The fact is that the foundations of the news media, the foundations of journalism are under threat in a way that would have seen unbelievable, inconceivable, only a decade ago. ....
I can set out some general principles of where we stand. This is the Coalition’s stance. And the first principle is that we’d prefer self-regulation to government regulation, we recognise that there’s a long history of ACMA, ably chaired by Chris, directly regulating – well enforcing in effect, industry codes over broadcast media, and that’s of long standing.
I question its effectiveness, but I’ve made the point elsewhere that all of ACMA’s efforts to introduce a l higher degree of accuracy and civility with Sydney broadcast radio, doesn’t seem to be very effective. But a Twitter campaign did seem to have a very significant impact on Mr Jones and 2GB. And what that tells me is that the answer to some of the ailments of the press that we complain about is more likely to be more freedom, rather than more regulation.
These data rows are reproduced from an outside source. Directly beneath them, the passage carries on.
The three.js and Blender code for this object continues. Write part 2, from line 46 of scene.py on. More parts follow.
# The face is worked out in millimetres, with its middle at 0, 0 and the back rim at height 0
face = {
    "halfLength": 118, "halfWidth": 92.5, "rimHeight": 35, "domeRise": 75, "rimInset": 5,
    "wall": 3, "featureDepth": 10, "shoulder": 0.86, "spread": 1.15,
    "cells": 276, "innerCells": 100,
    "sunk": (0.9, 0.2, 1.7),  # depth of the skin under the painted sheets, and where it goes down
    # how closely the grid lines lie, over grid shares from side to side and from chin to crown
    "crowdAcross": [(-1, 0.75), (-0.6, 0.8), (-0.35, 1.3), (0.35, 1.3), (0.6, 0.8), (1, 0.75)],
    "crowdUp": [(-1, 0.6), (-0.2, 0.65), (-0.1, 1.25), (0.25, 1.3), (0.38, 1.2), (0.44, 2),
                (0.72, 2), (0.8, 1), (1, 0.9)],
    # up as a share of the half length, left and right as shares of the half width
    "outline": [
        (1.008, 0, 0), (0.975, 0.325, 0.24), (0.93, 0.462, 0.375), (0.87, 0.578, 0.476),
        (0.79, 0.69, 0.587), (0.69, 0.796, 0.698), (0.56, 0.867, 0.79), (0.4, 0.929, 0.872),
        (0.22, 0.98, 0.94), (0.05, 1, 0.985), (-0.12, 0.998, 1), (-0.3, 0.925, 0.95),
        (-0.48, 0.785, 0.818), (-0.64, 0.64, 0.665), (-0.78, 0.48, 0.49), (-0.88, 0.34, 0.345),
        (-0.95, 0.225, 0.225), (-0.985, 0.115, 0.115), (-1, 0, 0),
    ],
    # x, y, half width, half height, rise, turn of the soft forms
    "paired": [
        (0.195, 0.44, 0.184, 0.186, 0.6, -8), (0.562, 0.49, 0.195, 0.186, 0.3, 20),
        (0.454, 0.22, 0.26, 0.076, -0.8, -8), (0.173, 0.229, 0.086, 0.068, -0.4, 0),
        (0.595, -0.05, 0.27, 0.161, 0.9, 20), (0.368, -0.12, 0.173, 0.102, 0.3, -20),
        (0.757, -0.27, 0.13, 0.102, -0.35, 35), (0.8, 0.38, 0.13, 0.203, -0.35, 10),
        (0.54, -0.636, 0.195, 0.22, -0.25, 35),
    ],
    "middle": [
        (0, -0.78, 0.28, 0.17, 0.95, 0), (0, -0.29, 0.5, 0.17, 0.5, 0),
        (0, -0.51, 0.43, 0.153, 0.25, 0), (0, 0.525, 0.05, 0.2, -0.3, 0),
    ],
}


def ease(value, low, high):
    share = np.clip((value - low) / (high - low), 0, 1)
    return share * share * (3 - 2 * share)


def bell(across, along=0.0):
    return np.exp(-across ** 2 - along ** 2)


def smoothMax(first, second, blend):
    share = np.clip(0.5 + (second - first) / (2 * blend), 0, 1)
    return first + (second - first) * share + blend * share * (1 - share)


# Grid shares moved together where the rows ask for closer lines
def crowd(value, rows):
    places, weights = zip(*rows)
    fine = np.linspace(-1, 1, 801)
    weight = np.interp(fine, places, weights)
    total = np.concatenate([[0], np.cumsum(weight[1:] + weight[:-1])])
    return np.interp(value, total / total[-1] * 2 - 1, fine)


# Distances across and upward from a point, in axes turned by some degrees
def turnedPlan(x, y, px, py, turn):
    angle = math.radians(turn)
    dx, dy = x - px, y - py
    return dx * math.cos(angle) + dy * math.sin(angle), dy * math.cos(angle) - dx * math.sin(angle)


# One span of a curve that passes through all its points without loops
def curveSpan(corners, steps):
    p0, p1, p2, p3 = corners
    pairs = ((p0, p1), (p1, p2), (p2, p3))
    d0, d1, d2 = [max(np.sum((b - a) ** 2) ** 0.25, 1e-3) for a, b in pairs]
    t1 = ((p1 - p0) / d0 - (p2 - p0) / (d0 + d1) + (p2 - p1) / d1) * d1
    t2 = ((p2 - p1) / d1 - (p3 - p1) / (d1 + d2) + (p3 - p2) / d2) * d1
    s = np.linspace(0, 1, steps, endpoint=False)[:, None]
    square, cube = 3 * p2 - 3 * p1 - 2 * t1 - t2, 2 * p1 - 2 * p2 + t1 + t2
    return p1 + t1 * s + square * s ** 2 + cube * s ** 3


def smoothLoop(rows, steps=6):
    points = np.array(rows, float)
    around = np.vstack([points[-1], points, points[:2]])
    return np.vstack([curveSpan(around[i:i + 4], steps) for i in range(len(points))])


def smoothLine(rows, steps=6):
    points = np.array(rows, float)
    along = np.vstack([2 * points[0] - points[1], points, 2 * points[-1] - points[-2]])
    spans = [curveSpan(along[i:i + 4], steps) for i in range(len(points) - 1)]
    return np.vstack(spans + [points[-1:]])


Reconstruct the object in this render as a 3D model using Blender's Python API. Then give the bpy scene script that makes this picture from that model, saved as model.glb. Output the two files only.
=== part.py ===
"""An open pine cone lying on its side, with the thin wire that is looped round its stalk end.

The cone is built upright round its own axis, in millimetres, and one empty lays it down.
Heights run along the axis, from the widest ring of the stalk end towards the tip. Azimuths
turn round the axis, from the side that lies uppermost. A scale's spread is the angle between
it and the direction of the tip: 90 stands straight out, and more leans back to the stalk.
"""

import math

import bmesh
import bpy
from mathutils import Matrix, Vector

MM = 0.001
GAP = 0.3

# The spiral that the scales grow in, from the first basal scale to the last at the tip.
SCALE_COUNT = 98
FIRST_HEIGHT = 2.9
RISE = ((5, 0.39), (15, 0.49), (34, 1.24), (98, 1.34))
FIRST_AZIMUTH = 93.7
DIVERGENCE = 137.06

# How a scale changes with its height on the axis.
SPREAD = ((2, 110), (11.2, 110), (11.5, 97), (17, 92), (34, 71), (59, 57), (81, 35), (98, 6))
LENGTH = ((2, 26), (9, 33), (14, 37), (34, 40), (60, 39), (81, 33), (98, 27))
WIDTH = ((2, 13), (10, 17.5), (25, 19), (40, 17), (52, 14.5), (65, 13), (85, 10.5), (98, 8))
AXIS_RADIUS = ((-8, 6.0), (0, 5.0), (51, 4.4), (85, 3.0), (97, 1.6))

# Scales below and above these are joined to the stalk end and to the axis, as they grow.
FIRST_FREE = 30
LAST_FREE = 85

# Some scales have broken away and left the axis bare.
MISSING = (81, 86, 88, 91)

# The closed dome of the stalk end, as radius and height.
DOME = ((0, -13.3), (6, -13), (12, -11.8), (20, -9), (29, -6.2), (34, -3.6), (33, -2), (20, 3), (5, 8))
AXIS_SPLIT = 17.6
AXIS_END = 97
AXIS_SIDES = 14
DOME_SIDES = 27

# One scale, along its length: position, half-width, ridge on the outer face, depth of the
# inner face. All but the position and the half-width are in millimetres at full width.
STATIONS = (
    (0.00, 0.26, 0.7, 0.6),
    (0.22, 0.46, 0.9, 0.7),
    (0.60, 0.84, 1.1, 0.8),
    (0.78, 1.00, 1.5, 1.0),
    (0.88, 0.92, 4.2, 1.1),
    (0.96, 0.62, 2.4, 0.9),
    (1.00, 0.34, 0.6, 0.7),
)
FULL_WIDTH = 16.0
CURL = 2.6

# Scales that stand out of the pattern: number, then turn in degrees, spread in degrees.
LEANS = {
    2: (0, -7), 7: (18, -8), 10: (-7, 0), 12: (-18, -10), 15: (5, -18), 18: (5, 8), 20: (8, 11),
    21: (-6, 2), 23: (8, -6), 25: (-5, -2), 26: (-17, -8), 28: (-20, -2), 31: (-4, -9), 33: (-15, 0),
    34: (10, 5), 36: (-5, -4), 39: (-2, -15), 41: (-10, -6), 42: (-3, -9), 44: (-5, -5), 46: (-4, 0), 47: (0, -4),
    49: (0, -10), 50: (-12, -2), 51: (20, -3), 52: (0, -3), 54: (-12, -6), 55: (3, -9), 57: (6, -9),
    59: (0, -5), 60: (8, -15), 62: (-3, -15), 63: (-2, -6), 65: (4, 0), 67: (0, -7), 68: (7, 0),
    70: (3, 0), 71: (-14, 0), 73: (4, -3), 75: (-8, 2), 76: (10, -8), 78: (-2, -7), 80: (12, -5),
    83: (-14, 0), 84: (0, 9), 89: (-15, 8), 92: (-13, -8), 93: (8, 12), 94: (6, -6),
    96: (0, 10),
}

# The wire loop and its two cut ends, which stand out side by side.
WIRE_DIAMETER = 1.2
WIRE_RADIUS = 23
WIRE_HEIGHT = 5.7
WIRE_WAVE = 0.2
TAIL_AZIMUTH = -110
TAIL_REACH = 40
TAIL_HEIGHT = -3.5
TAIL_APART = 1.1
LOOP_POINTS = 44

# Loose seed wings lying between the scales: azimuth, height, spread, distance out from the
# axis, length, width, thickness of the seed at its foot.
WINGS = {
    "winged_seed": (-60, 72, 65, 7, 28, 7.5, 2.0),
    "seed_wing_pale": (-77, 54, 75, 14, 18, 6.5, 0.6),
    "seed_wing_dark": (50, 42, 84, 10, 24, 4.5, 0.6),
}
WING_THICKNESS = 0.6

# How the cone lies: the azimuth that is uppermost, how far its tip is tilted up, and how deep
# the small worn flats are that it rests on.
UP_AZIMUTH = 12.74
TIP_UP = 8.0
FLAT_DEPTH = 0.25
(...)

It was the freedom that the internet, Twitter in particular and Facebook, social media, it was the freedom that that gave to thousands of people who no longer had to go to a mainstream media gatekeeper to get their views amplified or broadcast.
It was that freedom which was able to hold Mr Jones to account, and in a pretty high impact way. We also don’t believe, and this is where we agree with David Cameron. I’m not expressing a view about what should be done in the United Kingdom. I’m not saying what I would say if I was a member of the House of Commons as opposed to the House of Representatives. But in terms of Australia we do not believe self-regulation, that’s to say a Press Council, a revamped Press Council should have a basis in statute.